[Object modeling scripts]
━━━━━━━━━━
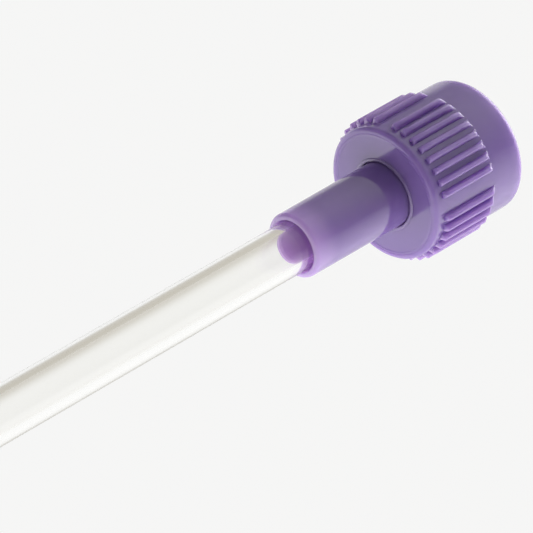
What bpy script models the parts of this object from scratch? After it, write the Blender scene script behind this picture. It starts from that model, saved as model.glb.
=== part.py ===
"""A medicine straw: a clear straw in a moulded hub, with a ribbed lock collar that swivels on the hub.

The whole part is turned about one axis. Its pieces are modelled with that axis along local +Z and
local zero on the collar's front face, and are parented to an empty that lays the axis along world
+X, with the collar's lowest rib on the ground plane. Lengths are in metres.
"""

import math

import bmesh
import bpy
from mathutils import Matrix, Vector

MM = 0.001

# Straw
STRAW_OUTER_RADIUS = 2.58 * MM
STRAW_WALL = 0.9 * MM
STRAW_EXPOSED_LENGTH = 115.0 * MM

# Neck of the hub, which holds the straw
NECK_LENGTH = 12.7 * MM
NECK_MOUTH_RADIUS = 3.38 * MM
NECK_ROOT_RADIUS = 3.42 * MM
NECK_EDGE_ROUND = 0.45 * MM
SOCKET_RADIUS = 2.68 * MM
SOCKET_DEPTH = 11.0 * MM
COUNTERSINK_RADIUS = 2.8 * MM
COUNTERSINK_DEPTH = 0.3 * MM
STRAW_END_GAP = 0.3 * MM

# Lock collar
COLLAR_LENGTH = 12.75 * MM
COLLAR_RADIUS = 7.0 * MM
COLLAR_WALL_THICKNESS = 1.8 * MM
FRONT_EDGE_ROUND = 0.45 * MM
REAR_EDGE_ROUND = 0.75 * MM
CAVITY_RADIUS = 5.55 * MM
CAVITY_LEAD_IN = 0.25 * MM

# Grip ribs: evenly spaced places round the collar, with every ninth one left empty
RIB_PLACES = 36
RIB_GROUP = 9
RIB_HEIGHT = 0.62 * MM
RIB_HALF_WIDTH = 0.36 * MM
RIB_HALF_DEPTH = 0.5 * MM
RIB_START = 1.2 * MM
RIB_LENGTH = 7.2 * MM
RIB_END_ROUND = 0.2 * MM

# Internal thread of the collar
THREAD_STARTS = 2
THREAD_LEAD = 5.0 * MM
THREAD_TURNS = 1.25
THREAD_CREST_RADIUS = 4.9 * MM
THREAD_CREST_WIDTH = 0.6 * MM
THREAD_ROOT_WIDTH = 1.3 * MM
THREAD_EMBED = 0.25 * MM
THREAD_FIRST_Z = 4.6 * MM

# Swivel: a bead on the hub turns in a groove of the collar's hole, between the hub's flange and neck
SWIVEL_HOLE_RADIUS = 3.58 * MM
SWIVEL_HOLE_LIP = 0.1 * MM
GROOVE_RADIUS = 4.05 * MM
GROOVE_START = 0.55 * MM
GROOVE_END = 1.35 * MM
BEAD_RADIUS = 3.8 * MM
BEAD_WIDTH = 0.2 * MM
BEAD_RAMP = 0.1 * MM
FLANGE_GAP = 0.25 * MM
FLANGE_THICKNESS = 1.0 * MM
FLANGE_RADIUS = 4.55 * MM

# Male cone and the passage through the hub
CONE_RECESS = 0.6 * MM
CONE_TIP_RADIUS = 2.7 * MM
CONE_BASE_RADIUS = 2.95 * MM
CONE_EDGE_ROUND = 0.25 * MM
PASSAGE_RADIUS = 1.45 * MM

# Facets of the turned shapes
COLLAR_STEPS = 72
HUB_STEPS = 48
STRAW_STEPS = 48
ARC_STEPS = 3
THREAD_STEPS_PER_TURN = 36
RIB_SIDES = 12
RIB_BEVEL_STEPS = 1
MERGE_DISTANCE = 1e-6

# Placement
FRONT_END_Z = -(NECK_LENGTH + STRAW_EXPOSED_LENGTH)
AXIS_HEIGHT = COLLAR_RADIUS + RIB_HEIGHT
AXIS_SHIFT = -(FRONT_END_Z + COLLAR_LENGTH) / 2


def clear_scene():
    for old in list(bpy.data.objects):
        bpy.data.objects.remove(old, do_unlink=True)


def new_collection(name):
    collection = bpy.data.collections.new(name)
    bpy.context.scene.collection.children.link(collection)
    return collection


def plastic(name, colour, roughness, transmission=0.0, ior=1.5):
    material = bpy.data.materials.new(name)
    material.use_nodes = True
    shader = material.node_tree.nodes["Principled BSDF"]
    shader.inputs["Base Color"].default_value = (*colour, 1.0)
    shader.inputs["Roughness"].default_value = roughness
    shader.inputs["Metallic"].default_value = 0.0
    shader.inputs["IOR"].default_value = ior
    shader.inputs["Transmission Weight"].default_value = transmission
    material.diffuse_color = (*colour, 1.0)
    return material


def arc(centre_r, centre_z, radius, start_deg, end_deg):
    """Points of an arc in the (radius, z) half plane, from one angle to another."""
    points = []
    for step in range(ARC_STEPS + 1):
        angle = math.radians(start_deg + (end_deg - start_deg) * step / ARC_STEPS)
        points.append((centre_r + radius * math.cos(angle), centre_z + radius * math.sin(angle)))
    return points


def object_of(name, bm, material, collection, parent):
    mesh = bpy.data.meshes.new(name)
    bm.to_mesh(mesh)
    bm.free()
    mesh.materials.append(material)
    piece = bpy.data.objects.new(name, mesh)
    collection.objects.link(piece)
    piece.parent = parent
    return piece


def turned(name, outline, steps, material, collection, parent):
    """A solid of revolution: outline is a closed loop that runs down outside and back up inside."""
    bm = bmesh.new()
    corners = [bm.verts.new((r, 0.0, z)) for r, z in outline]
    for first, second in zip(corners, corners[1:] + corners[:1]):
        bm.edges.new((first, second))
    piece = object_of(name, bm, material, collection, parent)
    screw = piece.modifiers.new("turn", "SCREW")
    screw.axis = "Z"
    screw.angle = math.tau
    screw.steps = steps
    screw.render_steps = steps
    screw.use_merge_vertices = True
    screw.merge_threshold = MERGE_DISTANCE
    return piece


def union_with(piece, addition):
    """Joins the shapes of a helper object to a piece."""
    addition.hide_render = True
    addition.display_type = "WIRE"
    join = piece.modifiers.new(f"join_{addition.name}", "BOOLEAN")
    join.operation = "UNION"
    join.solver = "EXACT"
    join.object = addition


def collar_outline():
    top, inside = COLLAR_LENGTH, COLLAR_WALL_THICKNESS
    rear_round = arc(COLLAR_RADIUS - REAR_EDGE_ROUND, top - REAR_EDGE_ROUND, REAR_EDGE_ROUND, 90, 0)
    front_round = arc(COLLAR_RADIUS - FRONT_EDGE_ROUND, FRONT_EDGE_ROUND, FRONT_EDGE_ROUND, 0, -90)
    hole_and_cavity = [
        (SWIVEL_HOLE_RADIUS + SWIVEL_HOLE_LIP, 0.0),
        (SWIVEL_HOLE_RADIUS, SWIVEL_HOLE_LIP),
        (SWIVEL_HOLE_RADIUS, GROOVE_START),
        (GROOVE_RADIUS, GROOVE_START),
        (GROOVE_RADIUS, GROOVE_END),
        (SWIVEL_HOLE_RADIUS, GROOVE_END),
        (SWIVEL_HOLE_RADIUS, inside),
        (CAVITY_RADIUS, inside),
        (CAVITY_RADIUS, top - CAVITY_LEAD_IN),
        (CAVITY_RADIUS + CAVITY_LEAD_IN, top),
    ]
    return rear_round + front_round + hole_and_cavity


def grip_ribs(material, collection, parent):
    """Bars of oval section along the collar, half sunk in its surface, with rounded ends."""
    bm = bmesh.new()
    centre_radius = COLLAR_RADIUS + RIB_HEIGHT - RIB_HALF_DEPTH
    for place in range(RIB_PLACES):
        if place % RIB_GROUP == RIB_GROUP - 1:
            continue
        bar = bmesh.ops.create_cone(
            bm,
            cap_ends=True,
            segments=RIB_SIDES,
            radius1=RIB_HALF_WIDTH,
            radius2=RIB_HALF_WIDTH,
            depth=RIB_LENGTH,
            matrix=Matrix.Rotation(math.tau * place / RIB_PLACES, 4, "Z")
            @ Matrix.Translation((centre_radius, 0.0, RIB_START + RIB_LENGTH / 2))
            @ Matrix.Diagonal((RIB_HALF_DEPTH / RIB_HALF_WIDTH, 1.0, 1.0, 1.0)),
        )
        ends = [f for f in {f for v in bar["verts"] for f in v.link_faces} if len(f.verts) == RIB_SIDES]
        bmesh.ops.bevel(
            bm,
            geom=[edge for face in ends for edge in face.edges],
            offset=RIB_END_ROUND,
            segments=RIB_BEVEL_STEPS,
            profile=0.5,
            affect="EDGES",
        )
    return object_of("rib_shapes", bm, material, collection, parent)


def thread_ridges(material, collection, parent):
    """The ridges of the collar's internal thread, each a trapezium swept along a helix."""
    bm = bmesh.new()
    steps = round(THREAD_STEPS_PER_TURN * THREAD_TURNS)
    root_radius = CAVITY_RADIUS + THREAD_EMBED
    section = [
        (THREAD_CREST_RADIUS, -THREAD_CREST_WIDTH / 2),
        (root_radius, -THREAD_ROOT_WIDTH / 2),
        (root_radius, THREAD_ROOT_WIDTH / 2),
        (THREAD_CREST_RADIUS, THREAD_CREST_WIDTH / 2),
    ]
    for start in range(THREAD_STARTS):
        turn = Matrix.Rotation(math.tau * start / THREAD_STARTS, 4, "Z")
        corners = [bm.verts.new(turn @ Vector((r, 0.0, THREAD_FIRST_Z + z))) for r, z in section]
        face = bm.faces.new(corners)
        bmesh.ops.spin(
            bm,
            geom=[face, *face.edges, *face.verts],
            cent=(0.0, 0.0, 0.0),
            axis=(0.0, 0.0, 1.0),
            dvec=(0.0, 0.0, THREAD_LEAD * THREAD_TURNS / steps),
            angle=math.tau * THREAD_TURNS,
            steps=steps,
        )
    bmesh.ops.recalc_face_normals(bm, faces=bm.faces)
    return object_of("thread_shapes", bm, material, collection, parent)


def lock_collar(material, parts, cutters, parent):
    collar = turned("lock_collar", collar_outline(), COLLAR_STEPS, material, parts, parent)
    union_with(collar, grip_ribs(material, cutters, parent))
    union_with(collar, thread_ridges(material, cutters, parent))
    return collar


def hub_outline():
    tip = COLLAR_LENGTH - CONE_RECESS
    flange_low = COLLAR_WALL_THICKNESS + FLANGE_GAP
    flange_top = flange_low + FLANGE_THICKNESS
    bead_middle = (GROOVE_START + GROOVE_END) / 2
    mouth = -NECK_LENGTH
    socket_floor = mouth + SOCKET_DEPTH
    cone_round = arc(CONE_TIP_RADIUS - CONE_EDGE_ROUND, tip - CONE_EDGE_ROUND, CONE_EDGE_ROUND, 90, 0)
    flange_and_bead = [
        (CONE_BASE_RADIUS, flange_top),
        (FLANGE_RADIUS, flange_top),
        (FLANGE_RADIUS, flange_low),
        (NECK_ROOT_RADIUS, flange_low),
        (NECK_ROOT_RADIUS, bead_middle + BEAD_WIDTH / 2 + BEAD_RAMP),
        (BEAD_RADIUS, bead_middle + BEAD_WIDTH / 2),
        (BEAD_RADIUS, bead_middle - BEAD_WIDTH / 2),
        (NECK_ROOT_RADIUS, bead_middle - BEAD_WIDTH / 2 - BEAD_RAMP),
        (NECK_ROOT_RADIUS, 0.0),
    ]
    mouth_round = arc(NECK_MOUTH_RADIUS - NECK_EDGE_ROUND, mouth + NECK_EDGE_ROUND, NECK_EDGE_ROUND, 0, -90)
    socket_and_passage = [
        (COUNTERSINK_RADIUS, mouth),
        (SOCKET_RADIUS, mouth + COUNTERSINK_DEPTH),
        (SOCKET_RADIUS, socket_floor),
        (PASSAGE_RADIUS, socket_floor),
        (PASSAGE_RADIUS, tip),
    ]
    return cone_round + flange_and_bead + mouth_round + socket_and_passage


def straw_outline():
    end = -NECK_LENGTH + SOCKET_DEPTH - STRAW_END_GAP
    bore = STRAW_OUTER_RADIUS - STRAW_WALL
    return [
        (STRAW_OUTER_RADIUS, end),
        (STRAW_OUTER_RADIUS, FRONT_END_Z),
        (bore, FRONT_END_Z),
        (bore, end),
    ]


def shade(piece):
    """Smooth shading, with edges kept crisp where the surface turns sharply."""
    piece.data.shade_smooth()
    piece.data.set_sharp_from_angle(angle=math.radians(35))


def main():
    clear_scene()
    parts = new_collection("medicine_straw")
    cutters = new_collection("helper_shapes")

    axis = bpy.data.objects.new("straw_axis", None)
    axis.location = (AXIS_SHIFT, 0.0, AXIS_HEIGHT)
    axis.rotation_euler = (0.0, math.pi / 2, 0.0)
    parts.objects.link(axis)

    purple = plastic("purple_plastic", (0.27, 0.16, 0.50), 0.22)
    clear = plastic("clear_plastic", (0.93, 0.94, 0.91), 0.05, transmission=1.0)

    shade(lock_collar(purple, parts, cutters, axis))
    shade(turned("connector_hub", hub_outline(), HUB_STEPS, purple, parts, axis))
    shade(turned("straw_tube", straw_outline(), STRAW_STEPS, clear, parts, axis))
    bpy.context.view_layer.update()


main()
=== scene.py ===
"""The looks of a medicine straw: fine meshes, plastics, table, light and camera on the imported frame."""

import math

import bpy
import numpy as np
from mathutils import Matrix, Vector


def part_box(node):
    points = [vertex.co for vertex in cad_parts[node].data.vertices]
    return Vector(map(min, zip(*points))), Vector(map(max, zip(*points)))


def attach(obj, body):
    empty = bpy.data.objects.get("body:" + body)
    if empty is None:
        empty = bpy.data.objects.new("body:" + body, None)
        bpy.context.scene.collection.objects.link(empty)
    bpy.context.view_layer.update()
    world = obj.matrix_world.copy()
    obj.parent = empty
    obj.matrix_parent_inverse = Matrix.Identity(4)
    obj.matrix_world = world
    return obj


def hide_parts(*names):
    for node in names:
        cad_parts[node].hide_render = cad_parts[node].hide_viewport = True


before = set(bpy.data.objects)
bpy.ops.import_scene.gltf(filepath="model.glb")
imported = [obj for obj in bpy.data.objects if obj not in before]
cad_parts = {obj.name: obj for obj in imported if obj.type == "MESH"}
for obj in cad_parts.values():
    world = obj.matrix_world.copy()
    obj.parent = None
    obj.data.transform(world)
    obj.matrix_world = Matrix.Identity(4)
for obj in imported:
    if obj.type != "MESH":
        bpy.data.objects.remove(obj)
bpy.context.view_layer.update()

MM = 0.001
ALONG_STRAW = (1.0, 0.0, 0.0)
UPWARDS = (0.0, 0.0, 1.0)

# Places that the frame gives. "Along" is measured from the collar's front face, towards its open end.
collar_low, collar_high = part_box("lock_collar")
hub_low, hub_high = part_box("connector_hub")
straw_low, straw_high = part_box("straw_tube")
FACE_X = collar_low.x
AXIS_Z = (collar_low.z + collar_high.z) / 2
COLLAR_LENGTH = collar_high.x - FACE_X
RIB_CREST_RADIUS = (collar_high.z - collar_low.z) / 2
MOUTH = hub_low.x - FACE_X
CONE_TIP = hub_high.x - FACE_X
STRAW_RADIUS = (straw_high.z - straw_low.z) / 2
STRAW_TIP = straw_low.x - FACE_X
STRAW_INNER_END = straw_high.x - FACE_X

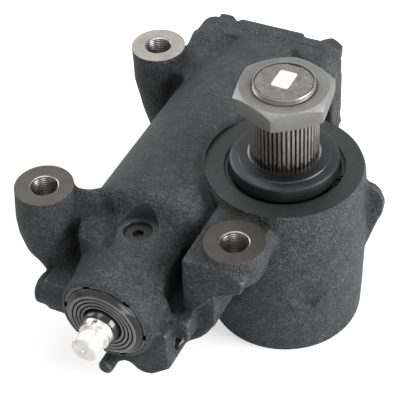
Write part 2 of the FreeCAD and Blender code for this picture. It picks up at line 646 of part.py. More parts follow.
━━━━━━━━━━
Given request » Look through the entries above and quote exactly the lines from the line with "0.16, 0.50), 0.22)" to the line with "cad_parts[node].hide_render = cad_parts[node].hide_viewport", counting both of those lines.

Answer to the exercise »
    purple = plastic("purple_plastic", (0.27, 0.16, 0.50), 0.22)
    clear = plastic("clear_plastic", (0.93, 0.94, 0.91), 0.05, transmission=1.0)

    shade(lock_collar(purple, parts, cutters, axis))
    shade(turned("connector_hub", hub_outline(), HUB_STEPS, purple, parts, axis))
    shade(turned("straw_tube", straw_outline(), STRAW_STEPS, clear, parts, axis))
    bpy.context.view_layer.update()


main()
=== scene.py ===
"""The looks of a medicine straw: fine meshes, plastics, table, light and camera on the imported frame."""

import math

import bpy
import numpy as np
from mathutils import Matrix, Vector


def part_box(node):
    points = [vertex.co for vertex in cad_parts[node].data.vertices]
    return Vector(map(min, zip(*points))), Vector(map(max, zip(*points)))


def attach(obj, body):
    empty = bpy.data.objects.get("body:" + body)
    if empty is None:
        empty = bpy.data.objects.new("body:" + body, None)
        bpy.context.scene.collection.objects.link(empty)
    bpy.context.view_layer.update()
    world = obj.matrix_world.copy()
    obj.parent = empty
    obj.matrix_parent_inverse = Matrix.Identity(4)
    obj.matrix_world = world
    return obj


def hide_parts(*names):
    for node in names:
        cad_parts[node].hide_render = cad_parts[node].hide_viewport = True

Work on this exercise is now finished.